Babbie Mason is multi-talented, but single-minded. She composes and sings (obviously), speaks at conferences, has a television talk show, writes books, and generally lifts those whom she contacts with the Spirit. Yes, she’s known through things called ‘Embrace’, a ministry directed at women in this culture who struggle with so many challenges, especially in their marriages. She is a regular at women’s conferences headed by Beth Moore, Ann Graham Lotz, and Kay Arthur, no doubt in large part because of the wealth of musical talent that has earned her two Dove awards. Her television show ‘Babbie’s House’ is beamed not only to houses in the U.S.A., but also in Europe, northern Africa, and Asia. Could she have imagined all this back in the early 1980s, when she was a schoolteacher? She’d taught school in Michigan and then in her native Georgia, before deciding in 1984 that her life should be directed musically toward God. It probably was not an impulsive decision, as she had had many generations of believers in her family and had been an integral part of the musical ministry in the church in which her father was a pastor. ‘You’re the One’ were no doubt already familiar words in her life, even if she hadn’t yet put them in a song. He was and is her focus, a choice she has made and a truth-experience that is deeply embedded in her, as you can read in an interview she gave (see it here: http://www.faithtalks.com/posts/babbie-mason/ ).
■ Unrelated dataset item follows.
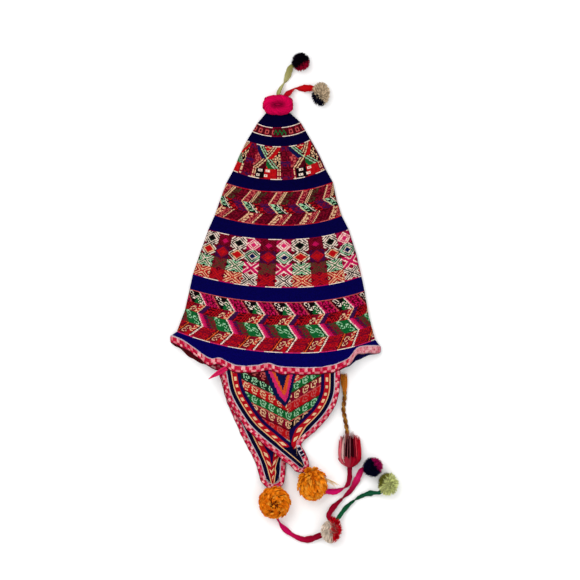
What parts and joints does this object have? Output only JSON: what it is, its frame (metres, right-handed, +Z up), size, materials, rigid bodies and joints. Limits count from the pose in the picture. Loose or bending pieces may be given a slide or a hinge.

What would make someone choose another? Babbie Mason doesn’t really try to answer that question, including what motivated her as a 36-year old woman to say what was already apparent in 1991. Her only hint at the impetus is in the song’s third verse, in which she tells Him that His providence uniquely provides freedom. He is the one. The rest of her verses describe how that realization plays out among us believers. Perhaps Babbie had an epiphany, discovering the extent of this freedom He provides. Knowing her biography also tells us that she had already appreciated this liberty for some time, so maybe the song and her life tell us something important about Him and our relationship with Him. He offers us this gift that we can accept in an instant, but it doesn’t stop there. It grows, or maybe ‘mushrooms’ would be a better verb. Its layers fold over us as life extends, like pages that we can look back upon and remember and appreciate. The crescendo becomes more clear as we age, recalling how He has provided, and what reward awaits us. Try on this freedom, feel it grow!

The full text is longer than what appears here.